William Geary, one of the Order’s charter members, said that at the first council meeting in 1882, Father McGivney was “Acclaimed as founder by 24 men with hearts full of joy and thanksgiving, recognizing that without his optimism, his will to succeed, his counsel and advice they would have failed.”
Father McGivney had originally suggested Sons of Columbus as a name for the Order. This would bind Catholicism and Americanism together through the faith and bold vision of the New World’s discoverer. However, the word “Knights” replaced “Sons” because key members of the organizing group who were Irish-born Civil War veterans felt it would help to apply a noble ritual in support of the emerging cause of Catholic civil liberty. The name of Columbus was also partially intended as a mild rebuke to Anglo-Saxon Protestant leaders, who upheld the explorer (a Catholic Genovese Italian working for Catholic Spain) as an American hero, yet simultaneously sought to marginalize recent Catholic immigrants. In taking Columbus as their patron, they were sending the message that not only could Catholics be full members of American society, but were, in fact, instrumental in its foundation.
The first public references to the Order came on February 8, 1882. Both the New Haven Morning Journal and the New Haven Courier reported that the Knights of Columbus had held an initial meeting the night before.
On March 29, the Connecticut legislature granted a charter to the Knights of Columbus, formally establishing it as a legal corporation. The Order’s principles in 1882 were “unity” and “charity.” The concepts of “fraternity” and “patriotism” were added later. Each of these ideals played a major role in ceremonials from the beginning.
In April of 1882, Father McGivney, with the permission of Bishop McMahon, wrote to all the pastors of the Diocese of Hartford. The Order’s primary objective, he wrote, was to dissuade Catholics from joining secret societies by providing them better advantages at times of death or sickness. He urged each pastor to exert influence “in the formation of a Council in your parish.” Father McGivney personally installed the first officers of San Salvador Council No. 1 in New Haven, in May of 1882.

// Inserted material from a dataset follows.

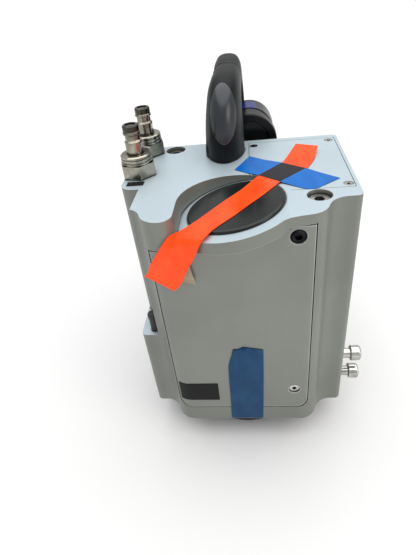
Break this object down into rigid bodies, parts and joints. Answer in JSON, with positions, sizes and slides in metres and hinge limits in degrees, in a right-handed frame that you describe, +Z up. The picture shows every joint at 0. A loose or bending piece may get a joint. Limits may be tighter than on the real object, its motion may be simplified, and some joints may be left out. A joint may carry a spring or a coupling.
{
  "type": "galvo scanner head",
  "caption": "Laser galvo scanner head with a sculpted grey housing, tilted round port under a cap, carry handle, water nipples and capped scan lens",
  "frame": {"origin": "centre of the lens cap's lower face, on the surface that the head stands on and on the axis of the scan lens", "axes": "+Z up along the lens axis, from the lens to the roof; +Y from the front panel to the rear module; +X to the right seen from the front"},
  "size_m": [0.172, 0.2606, 0.2616],
  "materials": {
    "blasted_aluminium": "satin",
    "panel_aluminium": "satin",
    "black_steel": "satin",
    "plain_steel": "satin",
    "anodised": "matte",
    "black_anodised": "matte",
    "optical_glass": "gloss",
    "seal_rubber": "matte",
    "cap_plastic": "gloss",
    "handle_plastic": "satin",
    "nickel": "satin",
    "bronze": "satin",
    "black_plastic": "satin",
    "mirror_coat": "gloss",
    "board": "satin",
    "camera_shell": "satin",
    "blue_tape": "gloss",
    "orange_tape": "gloss"
  },
  "bodies": {
    "root": {"housing": "blasted_aluminium", "front_panel": "panel_aluminium", "panel_cap_screws": "black_steel", "panel_countersunk_screws": "plain_steel", "top_cover_plate": "blasted_aluminium", "top_cover_screws": "plain_steel", "base_plate": "anodised", "base_plate_screws": "plain_steel", "mounting_bolts": "plain_steel", "port_window": "optical_glass", "port_gasket": "seal_rubber", "port_cap": "cap_plastic", "carry_handle": "handle_plastic", "handle_inset_front": "handle_plastic", "handle_inset_rear": "handle_plastic", "handle_screws": "plain_steel", "supply_nipple": "nickel", "return_nipple": "nickel", "nipple_seals": "seal_rubber", "lock_knob_bushes": "bronze", "latch_block": "anodised", "sensor_plug": "black_plastic", "sensor_plug_cap": "black_plastic", "lens_barrel": "black_anodised", "lens_lower": "optical_glass", "lens_middle": "optical_glass", "lens_upper": "optical_glass", "lens_spacers": "black_anodised", "lens_retaining_ring": "black_anodised", "lens_flange_screws": "black_steel", "glass_holder": "black_anodised", "protective_glass": "optical_glass", "glass_retainer": "black_anodised", "lens_cap": "black_plastic", "galvo_bridge": "anodised", "x_galvo_stator": "black_anodised", "y_galvo_stator": "black_anodised", "x_driver_board": "board", "y_driver_board": "board", "board_standoffs": "bronze", "rear_module": "blasted_aluminium", "rear_module_cover": "panel_aluminium", "inlet_tube": "anodised", "collimator_tube": "black_anodised", "fibre_socket": "nickel", "power_connector": "nickel", "data_connector": "nickel", "camera_barrel": "camera_shell", "camera_end_cap": "cap_plastic", "camera_band": "blue_tape", "camera_saddle": "anodised", "barrier_tape": "orange_tape"},
    "supply_valve": {"supply_poppet": "nickel"},
    "return_valve": {"return_poppet": "nickel"},
    "x_scanner": {"x_rotor": "plain_steel", "x_mirror": "mirror_coat"},
    "y_scanner": {"y_rotor": "plain_steel", "y_mirror": "mirror_coat"},
    "upper_lock": {"upper_lock_knob": "plain_steel"},
    "lower_lock": {"lower_lock_knob": "plain_steel"}
  },
  "joints": [
    {"name": "x_scan", "type": "hinge", "parent": "root", "child": "x_scanner", "pos_m": [-0.022, 0, 0.108], "axis": [0, 0, 1], "range_deg": [-12, 12], "stiffness_Nm_per_rad": 0.01},
    {"name": "y_scan", "type": "hinge", "parent": "root", "child": "y_scanner", "pos_m": [0, 0, 0.108], "axis": [0, 1, 0], "range_deg": [-12, 12], "stiffness_Nm_per_rad": 0.01},
    {"name": "supply_valve_press", "type": "slide", "parent": "root", "child": "supply_valve", "axis": [0, 0, -1], "range_m": [0, 0.003], "stiffness_N_per_m": 500, "springref_m": -0.001},
    {"name": "return_valve_press", "type": "slide", "parent": "root", "child": "return_valve", "axis": [0, 0, -1], "range_m": [0, 0.003], "stiffness_N_per_m": 500, "springref_m": -0.001},
    {"name": "upper_lock_pull", "type": "slide", "parent": "root", "child": "upper_lock", "axis": [1, 0, 0], "range_m": [0, 0.006], "stiffness_N_per_m": 800, "springref_m": -0.002},
    {"name": "lower_lock_pull", "type": "slide", "parent": "root", "child": "lower_lock", "axis": [1, 0, 0], "range_m": [0, 0.006], "stiffness_N_per_m": 800, "springref_m": -0.002}
  ]
}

The primary motivation for the Order was to be a mutual benefit society. As a parish priest in an immigrant community, McGivney saw what could happen to a family when the main income earner died, and wanted to provide insurance to care for the widows and orphans left behind. He had to temporarily leave his seminary studies to care for his family when his father died. In the late 19th century, Catholics were regularly excluded from labor unions and other organizations that provided social services. In addition, Catholics were either barred from many of the popular fraternal organizations, or, as in the case of Freemasonry, forbidden from joining by the Catholic Church itself. McGivney wished to provide them an alternative. He also believed that Catholicism and fraternalism were not incompatible and wished to found a society that would encourage men to be proud of their American-Catholic heritage.

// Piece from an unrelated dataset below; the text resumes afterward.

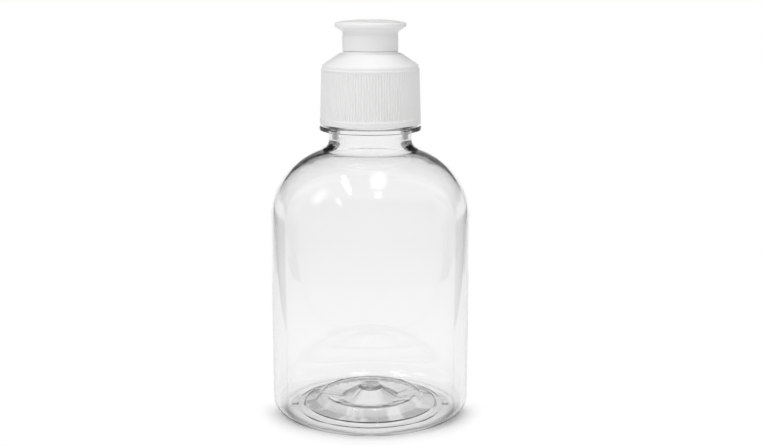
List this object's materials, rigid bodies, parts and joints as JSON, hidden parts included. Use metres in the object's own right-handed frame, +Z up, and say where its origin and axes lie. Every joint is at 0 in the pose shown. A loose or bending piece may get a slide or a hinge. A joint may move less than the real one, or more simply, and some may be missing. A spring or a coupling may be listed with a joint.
{
  "type": "push-pull cap bottle",
  "caption": "Clear round-shouldered bottle with a screw neck, a ribbed screw cap and a pull-up spout on its tower.",
  "frame": {"origin": "middle of the ring that the bottle stands on, on the table", "axes": "+Z up the bottle's axis, towards the spout"},
  "size_m": [0.0652, 0.0652, 0.1292],
  "materials": {
    "clear_plastic": "clear, glossy, blow-moulded",
    "cap_plastic": "satin, injection-moulded",
    "washer_foam": "soft closed foam",
    "spout_plastic": "satin, injection-moulded"
  },
  "bodies": {
    "bottle": {"bottle": "clear_plastic"},
    "washer": {"sealing_washer": "washer_foam"},
    "cap": {"screw_cap": "cap_plastic"},
    "spout": {"pull_spout": "spout_plastic"}
  },
  "joints": [
    {"name": "cap_lift", "type": "slide", "parent": "bottle", "child": "washer", "axis": [0, 0, 1], "range_m": [0, 0.00635]},
    {"name": "cap_turn", "type": "hinge", "parent": "washer", "child": "cap", "pos_m": [0, 0, 0.1], "axis": [0, 0, 1], "range_deg": [0, 540]},
    {"name": "spout_pull", "type": "slide", "parent": "cap", "child": "spout", "axis": [0, 0, 1], "range_m": [0, 0.0048]}
  ],
  "couplings": [
    {"joint": "cap_lift", "follows": "cap_turn", "m_per_rad": 0.00067376}
  ]
}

The original insurance system devised by McGivney gave a deceased Knight’s widow a $1,000 death benefit. Each member was assessed $1 upon a death, and when the number of Knights grew beyond 1,000 the assessment decreased according to the rate of increase. Each member, regardless of age, was assessed equally. As a result, younger, healthier members could expect to pay more over the course of their lifetimes than those men who joined when they were older. There was also a Sick Benefit Deposit for members who fell ill and could not work. Each sick Knight was entitled to draw up to $5 a week for 13 weeks (roughly equivalent to $125.75 in 2009 dollars). If he remained sick after that, the council to which he belonged regulated the sum of money given to him.

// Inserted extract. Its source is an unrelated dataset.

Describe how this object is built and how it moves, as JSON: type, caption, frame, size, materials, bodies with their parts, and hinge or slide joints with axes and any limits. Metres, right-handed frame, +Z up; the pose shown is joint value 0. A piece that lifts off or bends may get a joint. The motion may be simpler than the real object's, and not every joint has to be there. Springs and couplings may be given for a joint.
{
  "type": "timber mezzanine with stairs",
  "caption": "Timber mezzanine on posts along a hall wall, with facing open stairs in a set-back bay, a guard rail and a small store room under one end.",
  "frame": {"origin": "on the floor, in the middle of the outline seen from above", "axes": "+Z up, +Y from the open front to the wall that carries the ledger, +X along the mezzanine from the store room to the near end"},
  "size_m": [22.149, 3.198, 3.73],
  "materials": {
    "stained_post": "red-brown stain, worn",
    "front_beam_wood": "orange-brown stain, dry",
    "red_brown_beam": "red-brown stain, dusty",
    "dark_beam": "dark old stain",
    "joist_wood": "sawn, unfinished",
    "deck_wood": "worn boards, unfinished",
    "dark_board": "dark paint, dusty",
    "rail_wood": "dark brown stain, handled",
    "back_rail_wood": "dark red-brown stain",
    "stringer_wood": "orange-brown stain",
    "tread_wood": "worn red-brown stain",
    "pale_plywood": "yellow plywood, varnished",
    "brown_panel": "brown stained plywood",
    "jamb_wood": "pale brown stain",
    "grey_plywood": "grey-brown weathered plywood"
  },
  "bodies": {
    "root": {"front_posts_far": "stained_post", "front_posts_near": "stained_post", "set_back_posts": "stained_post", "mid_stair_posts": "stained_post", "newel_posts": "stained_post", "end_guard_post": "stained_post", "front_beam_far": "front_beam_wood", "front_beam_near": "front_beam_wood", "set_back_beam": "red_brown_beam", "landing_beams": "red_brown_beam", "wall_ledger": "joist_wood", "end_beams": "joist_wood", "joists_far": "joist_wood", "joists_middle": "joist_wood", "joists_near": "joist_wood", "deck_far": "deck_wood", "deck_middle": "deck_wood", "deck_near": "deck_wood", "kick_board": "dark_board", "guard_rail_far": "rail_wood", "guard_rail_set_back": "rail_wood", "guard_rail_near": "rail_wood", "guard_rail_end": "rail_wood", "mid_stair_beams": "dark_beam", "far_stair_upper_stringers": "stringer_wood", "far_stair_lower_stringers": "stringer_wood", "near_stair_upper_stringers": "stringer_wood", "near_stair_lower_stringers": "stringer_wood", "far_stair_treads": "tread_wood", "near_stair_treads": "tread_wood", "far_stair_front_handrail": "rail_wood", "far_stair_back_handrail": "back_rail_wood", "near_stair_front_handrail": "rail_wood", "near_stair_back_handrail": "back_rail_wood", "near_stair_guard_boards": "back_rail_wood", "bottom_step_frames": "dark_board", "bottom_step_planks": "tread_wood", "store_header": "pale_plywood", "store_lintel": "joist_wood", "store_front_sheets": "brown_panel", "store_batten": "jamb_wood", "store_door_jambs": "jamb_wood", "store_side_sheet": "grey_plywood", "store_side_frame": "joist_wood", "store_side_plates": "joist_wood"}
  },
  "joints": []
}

By May 1883, Council No. 2 had been instituted in Meriden, Connecticut and Bishop McMahon, so impressed with the organization, became a member of Council No. 11 in 1884, and served it as council chaplain. By the end of 1885, there were 31 councils in Connecticut
By the time of the first annual convention in 1884, the Order was prospering. In the five councils throughout Connecticut there were 459 members. Groups from other states were requesting information. The Charter of 1899 included four statements of purpose, including “to promote such social and intellectual intercourse among its members as shall be desirable and proper, and by such lawful means as to them shall seem best”. The new charter showed members desire to grow the organization beyond a simple mutual benefit insurance society
In his 13 brief and busy years as a priest, Father McGivney’s piety and compassion had won the love of those he served as curate and pastor. His Christian inspiration, leadership and administrative drive had brought him the loyalty and affection of thousands who knew him as the founder of the Knights of Columbus.
Never robust in health, Father McGivney was suddenly stricken with a serious case of pneumonia in January 1890. Various treatments for consumptive illness were tried, but his decline persisted. The young priest lost physical strength just as the Order he founded was moving toward new vitality. On August 14, 1890, the eve of the Assumption, Father Michael J. McGivney died from pneumonia at the age of 38.
Later that August, one of the largest funerals in the history of Waterbury, Connecticut took place. The bishop of Hartford and more than 70 of Connecticut’s Catholic priests were joined by many civic leaders and throngs of other attendees. It was reported that mourners rented every available carriage within miles for the great procession.
Father McGivney’s funeral was an indication of the love and respect the people felt for this hard-working, holy parish priest. It also reflected the deep personal appeal that immigrant Catholics immediately found in the Knights of Columbus.
To mark their 100th anniversary in 1982, the Knights of Columbus brought the remains of Father McGivney from Waterbury back to St. Mary’s Church in New Haven, where he founded the Order. There he now rests, in a setting in which daily Mass is offered for deceased Knights and prayers are said in his honor.
Father McGivney’s cause for canonization was opened in 1997 by then Archbishop Daniel A. Cronin of Hartford, Connecticut.
Father Michael J. McGivney was given the title “Venerable Servant of God” by the Holy See in March 2008.